### WHAT TO DO
Reproduce the following material exactly, including every line.
* Begin PROVIDED MATERIAL *
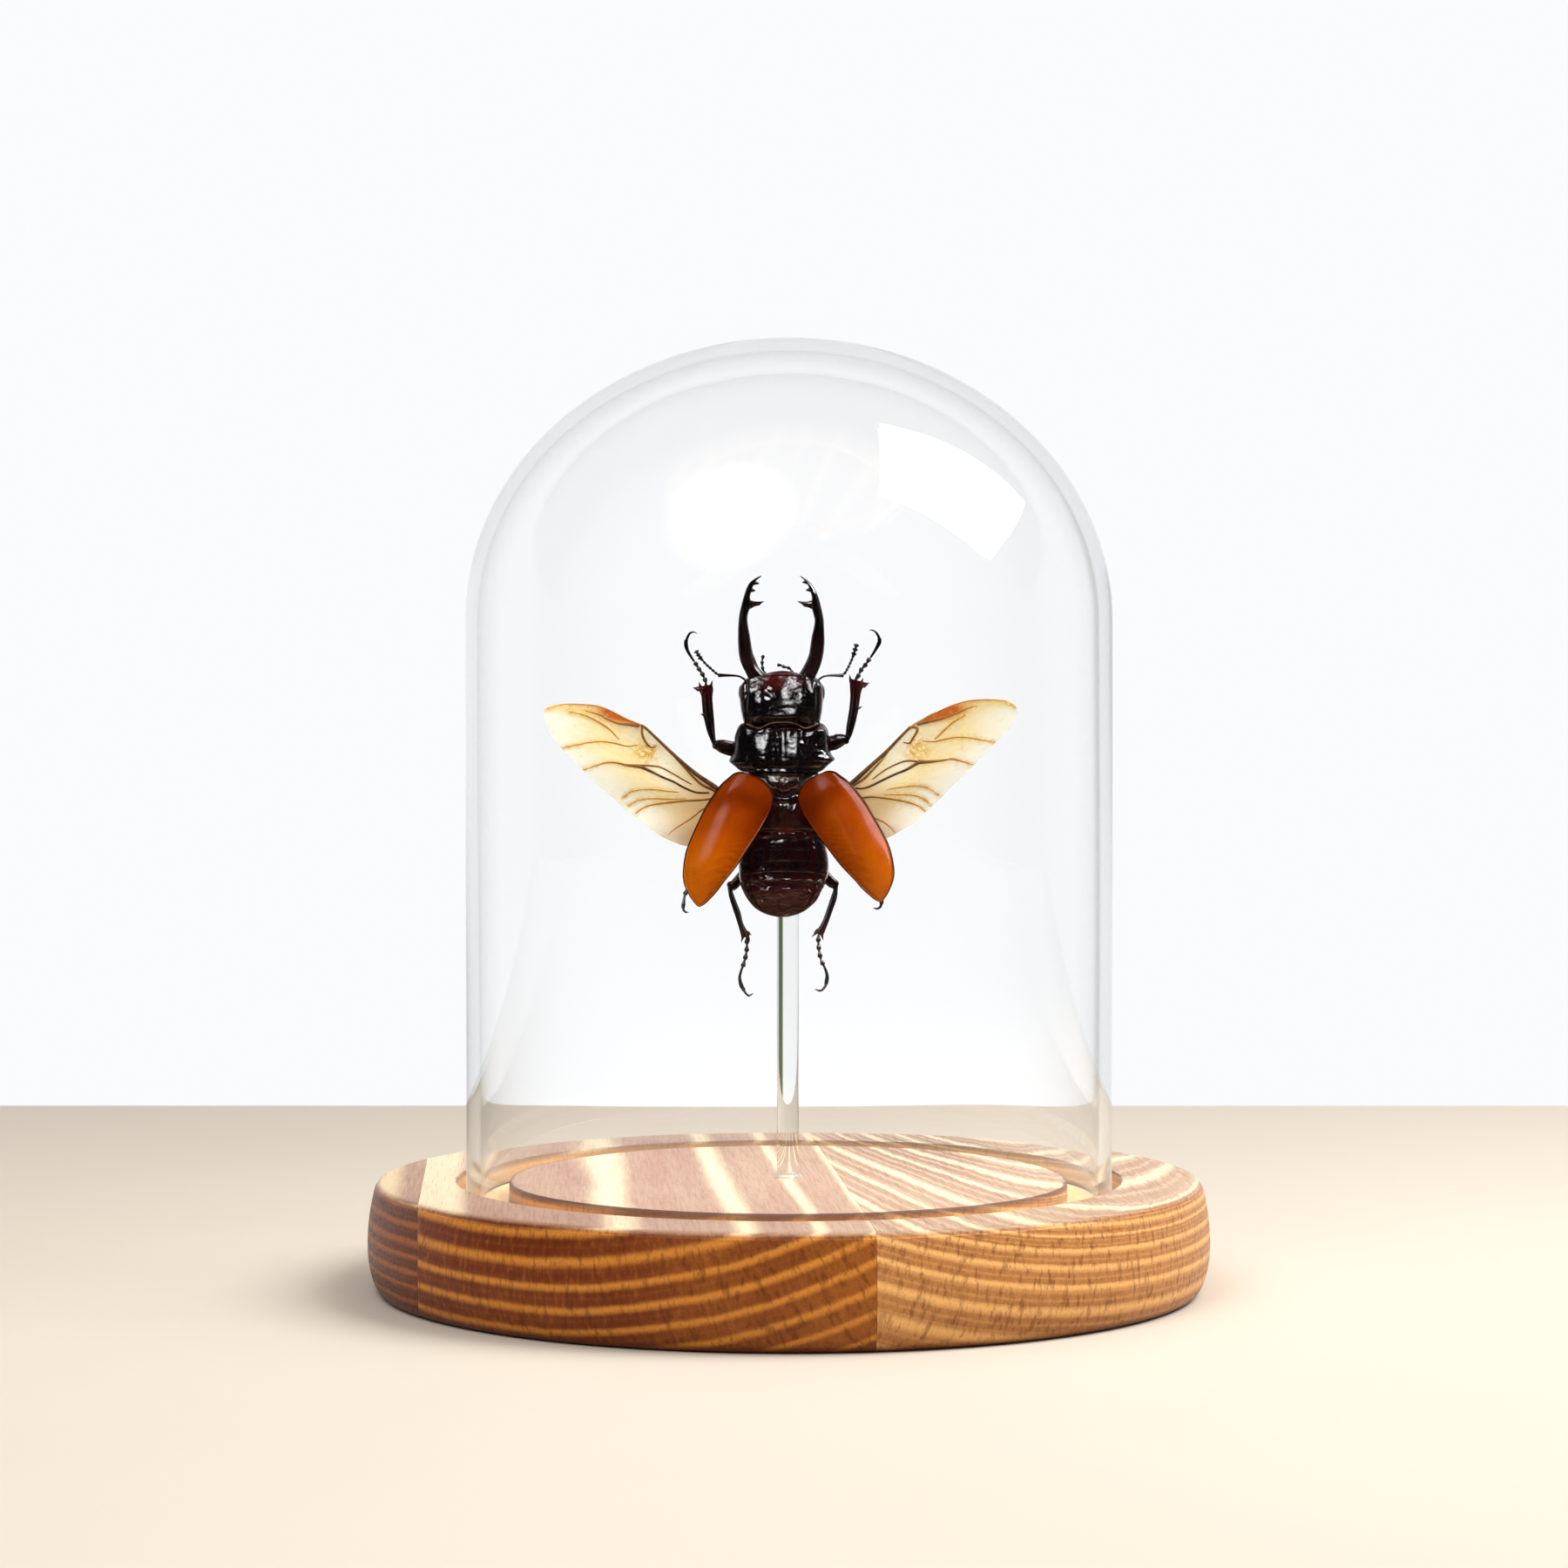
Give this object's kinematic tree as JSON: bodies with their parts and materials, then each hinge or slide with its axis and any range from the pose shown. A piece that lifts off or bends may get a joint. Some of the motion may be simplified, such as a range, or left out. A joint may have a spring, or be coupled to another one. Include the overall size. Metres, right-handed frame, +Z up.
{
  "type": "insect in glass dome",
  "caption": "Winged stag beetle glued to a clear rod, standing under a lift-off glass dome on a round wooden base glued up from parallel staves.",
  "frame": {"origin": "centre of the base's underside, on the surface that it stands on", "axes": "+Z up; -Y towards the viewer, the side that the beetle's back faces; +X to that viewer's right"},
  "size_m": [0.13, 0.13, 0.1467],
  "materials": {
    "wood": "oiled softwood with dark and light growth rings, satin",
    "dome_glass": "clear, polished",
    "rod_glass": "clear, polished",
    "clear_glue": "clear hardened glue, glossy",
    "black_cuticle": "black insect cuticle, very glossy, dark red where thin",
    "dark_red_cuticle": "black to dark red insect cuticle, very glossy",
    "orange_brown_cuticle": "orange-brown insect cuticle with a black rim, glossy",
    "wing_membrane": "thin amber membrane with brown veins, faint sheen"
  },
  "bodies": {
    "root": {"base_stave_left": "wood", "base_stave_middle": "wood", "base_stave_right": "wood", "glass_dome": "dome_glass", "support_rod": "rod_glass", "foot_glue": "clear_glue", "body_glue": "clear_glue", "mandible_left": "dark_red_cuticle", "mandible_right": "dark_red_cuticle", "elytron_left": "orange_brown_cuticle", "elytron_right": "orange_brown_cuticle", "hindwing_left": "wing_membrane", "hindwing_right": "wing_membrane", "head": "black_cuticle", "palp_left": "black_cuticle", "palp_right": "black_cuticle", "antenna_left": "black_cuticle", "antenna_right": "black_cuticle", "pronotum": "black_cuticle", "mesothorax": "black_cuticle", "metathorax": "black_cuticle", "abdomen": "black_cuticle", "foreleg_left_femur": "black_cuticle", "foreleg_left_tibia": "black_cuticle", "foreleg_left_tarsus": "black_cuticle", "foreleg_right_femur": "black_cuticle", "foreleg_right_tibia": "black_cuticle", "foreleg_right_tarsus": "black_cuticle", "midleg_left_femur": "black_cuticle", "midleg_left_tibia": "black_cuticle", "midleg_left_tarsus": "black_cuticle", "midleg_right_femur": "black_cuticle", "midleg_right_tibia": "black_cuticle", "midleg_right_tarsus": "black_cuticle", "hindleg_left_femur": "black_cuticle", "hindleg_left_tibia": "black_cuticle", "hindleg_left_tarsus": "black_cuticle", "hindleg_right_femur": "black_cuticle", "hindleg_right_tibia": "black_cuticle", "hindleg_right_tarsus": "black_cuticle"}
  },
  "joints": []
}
* End PROVIDED MATERIAL *
### RESPONSE TO THIS TASK
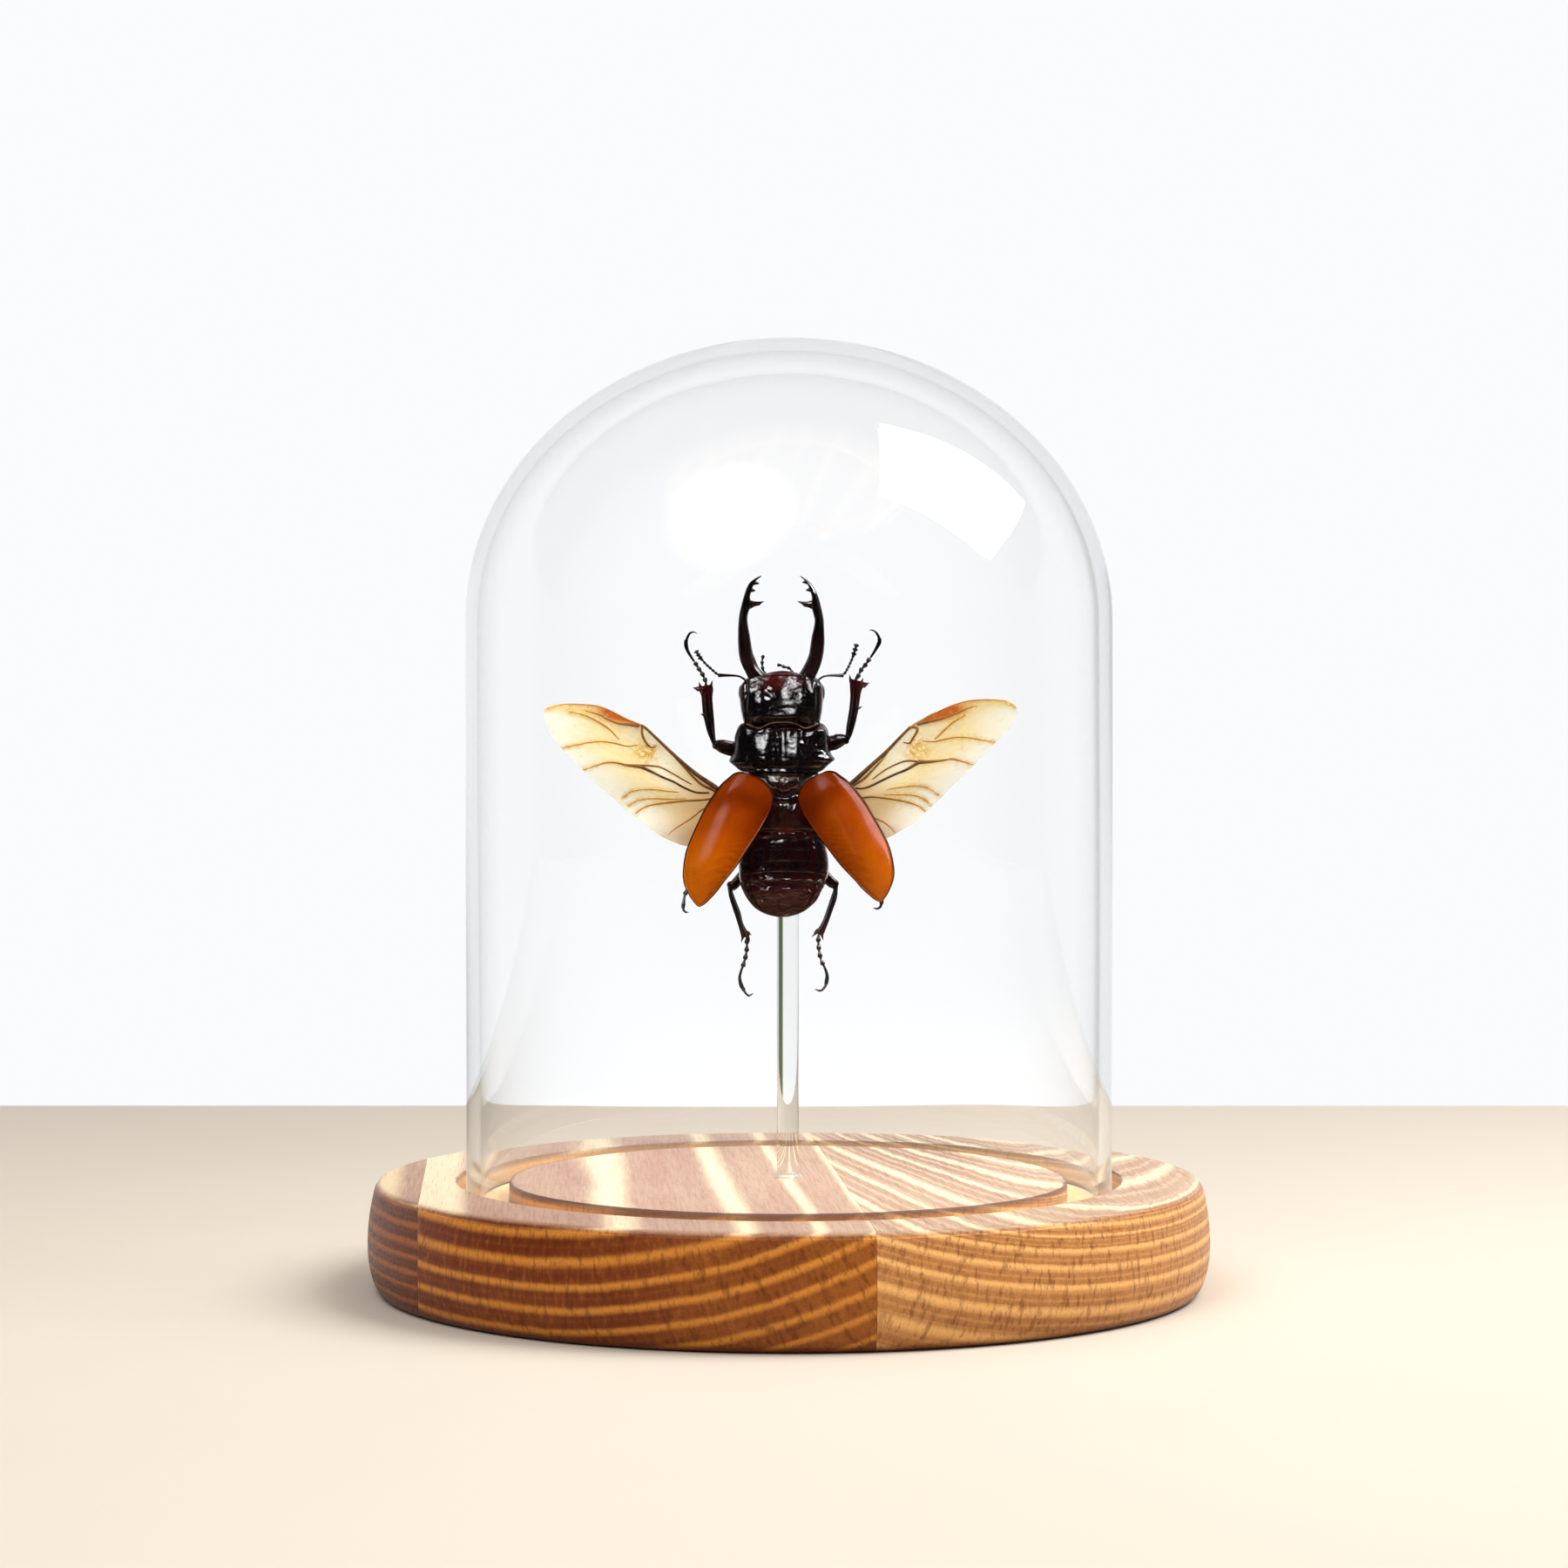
Give this object's kinematic tree as JSON: bodies with their parts and materials, then each hinge or slide with its axis and any range from the pose shown. A piece that lifts off or bends may get a joint. Some of the motion may be simplified, such as a range, or left out. A joint may have a spring, or be coupled to another one. Include the overall size. Metres, right-handed frame, +Z up.
{
  "type": "insect in glass dome",
  "caption": "Winged stag beetle glued to a clear rod, standing under a lift-off glass dome on a round wooden base glued up from parallel staves.",
  "frame": {"origin": "centre of the base's underside, on the surface that it stands on", "axes": "+Z up; -Y towards the viewer, the side that the beetle's back faces; +X to that viewer's right"},
  "size_m": [0.13, 0.13, 0.1467],
  "materials": {
    "wood": "oiled softwood with dark and light growth rings, satin",
    "dome_glass": "clear, polished",
    "rod_glass": "clear, polished",
    "clear_glue": "clear hardened glue, glossy",
    "black_cuticle": "black insect cuticle, very glossy, dark red where thin",
    "dark_red_cuticle": "black to dark red insect cuticle, very glossy",
    "orange_brown_cuticle": "orange-brown insect cuticle with a black rim, glossy",
    "wing_membrane": "thin amber membrane with brown veins, faint sheen"
  },
  "bodies": {
    "root": {"base_stave_left": "wood", "base_stave_middle": "wood", "base_stave_right": "wood", "glass_dome": "dome_glass", "support_rod": "rod_glass", "foot_glue": "clear_glue", "body_glue": "clear_glue", "mandible_left": "dark_red_cuticle", "mandible_right": "dark_red_cuticle", "elytron_left": "orange_brown_cuticle", "elytron_right": "orange_brown_cuticle", "hindwing_left": "wing_membrane", "hindwing_right": "wing_membrane", "head": "black_cuticle", "palp_left": "black_cuticle", "palp_right": "black_cuticle", "antenna_left": "black_cuticle", "antenna_right": "black_cuticle", "pronotum": "black_cuticle", "mesothorax": "black_cuticle", "metathorax": "black_cuticle", "abdomen": "black_cuticle", "foreleg_left_femur": "black_cuticle", "foreleg_left_tibia": "black_cuticle", "foreleg_left_tarsus": "black_cuticle", "foreleg_right_femur": "black_cuticle", "foreleg_right_tibia": "black_cuticle", "foreleg_right_tarsus": "black_cuticle", "midleg_left_femur": "black_cuticle", "midleg_left_tibia": "black_cuticle", "midleg_left_tarsus": "black_cuticle", "midleg_right_femur": "black_cuticle", "midleg_right_tibia": "black_cuticle", "midleg_right_tarsus": "black_cuticle", "hindleg_left_femur": "black_cuticle", "hindleg_left_tibia": "black_cuticle", "hindleg_left_tarsus": "black_cuticle", "hindleg_right_femur": "black_cuticle", "hindleg_right_tibia": "black_cuticle", "hindleg_right_tarsus": "black_cuticle"}
  },
  "joints": []
}